For one, Woolley-Larrera, who teaches at Coral Reef Senior High School in Miami, had never taught from a stationary position in the corner of her classroom, where she was tethered to her computer in order to address students seated both in front of her and tuned into class remotely.
"I learned more this year since I have since my first year teaching. It was transformative," she said of teaching high school during the COVID-19 pandemic.
**SNIP**
In January 2021, 78% of teachers said they experienced frequent job-related stress, compared to 40% of employed adults, according to a survey of public school teachers from the Rand Corp. funded by the National Education Association and the American Federation of Teachers
The pressures of teaching during the pandemic weighed so heavily on educators that one in four teachers said they were likely to leave their jobs by the end of the 2020-21 school year, according to the same study.
Hybrid teaching challenges - including balancing remote instruction with in-person learning - led to the most stress among teachers.
"The kids that did not want to participate - I couldn't do anything about that," said Woolley-Larrera.
(Excerpt) Read more at msn.com ...
My sister in law teaches at a private(non union) elementary/high school in Charlotte. Their daughter is the nurse I was referring to in my previous post.
God bless her. As I said I’ve been to Charlotte, long time ago.
I have a sister-in-law from Reiglewood, NC.
I’m sure there are many other more stressful jobs than teaching. But what caused the stress for teachers (even before china virus) is when they took away the paddles for correction.
The coaches with a paddle kept the boys from getting out of line during class. And the girls sure didn’t want to get embarrased by having to go sit or stand in the corner, or go to Saturday detention school for a few hours...so they behaved.
Teachers were able to teach. Students were not allowed to talk to another student while the teacher was teaching. The few discipline problems which arose each day were dealt with.
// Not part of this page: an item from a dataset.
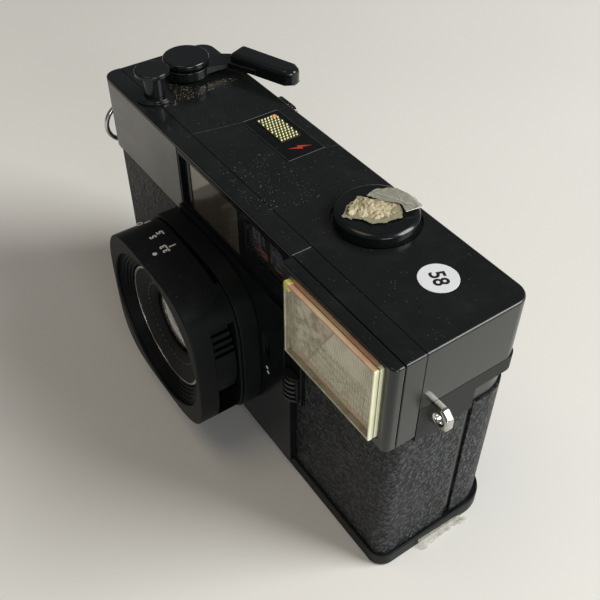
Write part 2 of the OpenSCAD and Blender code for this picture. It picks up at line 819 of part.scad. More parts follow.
module shutter_housing() {
    color("#2c2e30") difference() {
        rod_y(lens_x, lens_z, 17.3, -16.4, -3);
        rod_y(lens_x, lens_z, 9, -20, -12.4);
        rod_y(lens_x, lens_z, 16.2, -12.6, -11.2);
        rod_y(lens_x, lens_z, aperture_r, -12, -6);
        rod_y(lens_x, lens_z, 7, -9, 0);
        for (s = [-1, 1]) rod_y(lens_x + s * pivot[0], lens_z - pivot[1], 0.8 + running, -14, -9.5);
    }
}

// Half-round blade on its own pivot pin; side is -1 for the left blade
module shutter_blade(side, y0) {
    color("#1b1c1d") translate([lens_x, 0, lens_z]) {
        slab_y(y0, y0 + 0.25) {
            intersection() {
                circle(aperture_r + 0.6);
                translate([side < 0 ? -8 : -0.5, -8]) square([8.5, 16]);
            }
            translate([side * pivot[0] - 1.2, -pivot[1]]) square([2.4, pivot[1] - 3]);
            translate([side * pivot[0], -pivot[1]]) circle(1.5);
        }
        rod_y(side * pivot[0], -pivot[1], 0.8, -13.6, -9.8);
    }
}

module shutter_blade_left() {
    shutter_blade(-1, -12.45);
}

module shutter_blade_right() {
    shutter_blade(1, -11.75);
}

body_chassis();
cassette_holder();
battery_holder();
body_leather();
front_panel();
base_cover();
tripod_bush();
battery_lid();
battery_cells();
top_cover();
front_cover();
nameplate();
window_frame();
finder_window();
range_window();
finder_tube();
finder_lenses();
eyepiece_frame();
counter_window();
counter_dial();
flash_bezel();
flash_housing();
flash_window();
flash_reflector();
flash_tube();
flash_capacitor();
circuit_board();
lamp_plate();
lamp_window();
button_collar();
release_button();
button_spring();
advance_lever();
lever_tip();
takeup_spool();
sprocket();
rewind_knob();
rewind_shaft();
latch_plate();
back_door();
door_leather();
hinge_pin();
pressure_plate();
strap_lugs();
strap_ring();
flash_switch();
lens_mount();
lens_shroud();
baffle_ring();
trim_ring();
name_ring();
focus_ring();
lens_barrel();
front_element();
rear_element();
shutter_housing();
shutter_blade_left();
shutter_blade_right();
rewind_release();
case_screws();
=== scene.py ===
import json
import math
import random

import bmesh
import bpy
from mathutils import Matrix, Vector, geometry, noise
from mathutils.bvhtree import BVHTree

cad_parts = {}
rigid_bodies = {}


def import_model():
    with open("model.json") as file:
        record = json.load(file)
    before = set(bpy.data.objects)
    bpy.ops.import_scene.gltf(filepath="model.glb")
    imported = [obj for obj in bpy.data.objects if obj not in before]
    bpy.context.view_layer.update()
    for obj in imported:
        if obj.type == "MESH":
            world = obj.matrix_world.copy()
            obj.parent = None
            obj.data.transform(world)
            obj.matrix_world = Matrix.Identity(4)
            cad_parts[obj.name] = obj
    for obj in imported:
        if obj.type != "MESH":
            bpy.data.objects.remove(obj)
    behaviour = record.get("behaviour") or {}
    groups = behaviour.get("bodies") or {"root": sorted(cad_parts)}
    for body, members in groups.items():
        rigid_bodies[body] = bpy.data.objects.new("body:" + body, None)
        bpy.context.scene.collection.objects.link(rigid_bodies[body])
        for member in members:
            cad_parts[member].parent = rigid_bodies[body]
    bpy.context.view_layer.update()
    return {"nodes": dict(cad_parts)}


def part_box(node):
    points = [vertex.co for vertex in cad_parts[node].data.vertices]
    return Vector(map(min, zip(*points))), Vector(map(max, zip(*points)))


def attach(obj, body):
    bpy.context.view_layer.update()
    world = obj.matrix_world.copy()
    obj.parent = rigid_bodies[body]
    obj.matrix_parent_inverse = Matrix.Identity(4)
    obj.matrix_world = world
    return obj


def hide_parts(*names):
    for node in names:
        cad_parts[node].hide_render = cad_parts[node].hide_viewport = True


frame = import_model()
nodes = frame["nodes"]
scene = bpy.context.scene
mm = 0.001
noise.seed_set(8)  # the same torn edges each run


class Wire:
    # a socket that adds Math nodes when it is reckoned with
    def __init__(self, bench, socket):
        self.bench = bench
        self.socket = socket

    def math(self, operation, *values):
        return self.bench.node("ShaderNodeMath", {"operation": operation}, dict(enumerate(values)))

    def __add__(self, other):
        return self.math("ADD", self, other)

    def __sub__(self, other):
        return self.math("SUBTRACT", self, other)

    def __rsub__(self, other):
        return self.math("SUBTRACT", other, self)

    def __mul__(self, other):
        return self.math("MULTIPLY", self, other)

    __radd__ = __add__
    __rmul__ = __mul__

    def over(self, limit):
        return self.math("GREATER_THAN", self, limit)

    def under(self, limit):
        return self.math("LESS_THAN", self, limit)

    def ramp(self, low, high):
        inputs = {"Value": self, "From Min": low, "From Max": high}
        return self.bench.node("ShaderNodeMapRange", {"clamp": True}, inputs, "Result")


class Bench:
    # a node tree being wired: node() takes a type, its settings and the values or links of its sockets
    def __init__(self, tree):
        self.tree = tree

    def node(self, kind, settings=None, inputs=None, out=0):
        made = self.tree.nodes.new(kind)
        for key, value in (settings or {}).items():
            setattr(made, key, value)
        for key, value in (inputs or {}).items():
            self.feed(made.inputs[key], value)
        return Wire(self, made.outputs[out])

    def feed(self, socket, value):
        if isinstance(value, Wire):
            self.tree.links.new(value.socket, socket)
        else:
            socket.default_value = value


class Finish(Bench):
    # a material: Principled shader with constants set on it, and helpers for what varies over the surface
    def __init__(self, name, **fixed):
        self.material = bpy.data.materials.new(name)
        self.material.use_nodes = True
        super().__init__(self.material.node_tree)
        self.shader = self.tree.nodes["Principled BSDF"]
        for key, value in fixed.items():
            self.shader.inputs[key.replace("_", " ")].default_value = value
        self.here = self.node("ShaderNodeTexCoord", out="Object")

    def set(self, name, value):
        self.feed(self.shader.inputs[name], value)

    def stretch(self, scale, turn=(0, 0, 0)):
        return self.node("ShaderNodeMapping", {}, {"Vector": self.here, "Scale": scale, "Rotation": turn})

    def along(self, axis):
        # the place along x, y or z, in metres
        return self.node("ShaderNodeSeparateXYZ", {}, {0: self.here}, axis)

    def cloud(self, scale, detail=3.0, rough=0.5, warp=0.0, where=None):
        inputs = {"Vector": where or self.here, "Scale": scale, "Detail": detail, "Roughness": rough}
        return self.node("ShaderNodeTexNoise", {}, {**inputs, "Distortion": warp}, "Fac")

    def cells(self, scale, feature="F1", where=None, smooth=0.3):
        inputs = {"Vector": where or self.here, "Scale": scale}
        if feature == "SMOOTH_F1":
            inputs["Smoothness"] = smooth
        return self.node("ShaderNodeTexVoronoi", {"feature": feature}, inputs, "Distance")

    def bands(self, where, scale, warp):
        settings = {"wave_type": "BANDS", "bands_direction": "X"}
        inputs = {"Vector": where, "Scale": scale, "Distortion": warp, "Detail": 2.0}
        return self.node("ShaderNodeTexWave", settings, inputs, "Fac")

    def mix(self, first, second, factor):
        inputs = {0: factor, 6: self.colour(first), 7: self.colour(second)}
        return self.node("ShaderNodeMix", {"data_type": "RGBA"}, inputs, 2)

    def colour(self, value):
        return value if isinstance(value, Wire) else (*value, 1)

    def bump(self, height, depth, strength=1.0):
        self.set("Normal", self.node("ShaderNodeBump", {}, {"Height": height, "Distance": depth, "Strength": strength}))

    def up(self):
        normal = self.node("ShaderNodeNewGeometry", out="Normal")
        return self.node("ShaderNodeSeparateXYZ", {}, {0: normal}, 2)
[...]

This is how it still should be in schools, but the world has gotten crazier and slowly losing all common sense.
Don’t they actually have to TEACH to have job related stress?
My older brother & wife live in Matthews, NC right on the SC border.
omg, that is so true!
I’d only add that “those who think they can do” become administrators.
.
Unionized, government employee, 3/4 of a year pubic school teachers have NO idea what work is like in competitive (non-unionized), performance-based, annually reviewed real world workland.
They’ve been stressed by sitting at home doing mostly nothing, with maybe some Zoom classes later on? Oh, my goodness...no wonder our Millennials are so easily stressed out — they had it modeled at school.
As far as I am aware, every private school in SC (my daughter’s included) went back Face to Face in August. They stayed that way until May.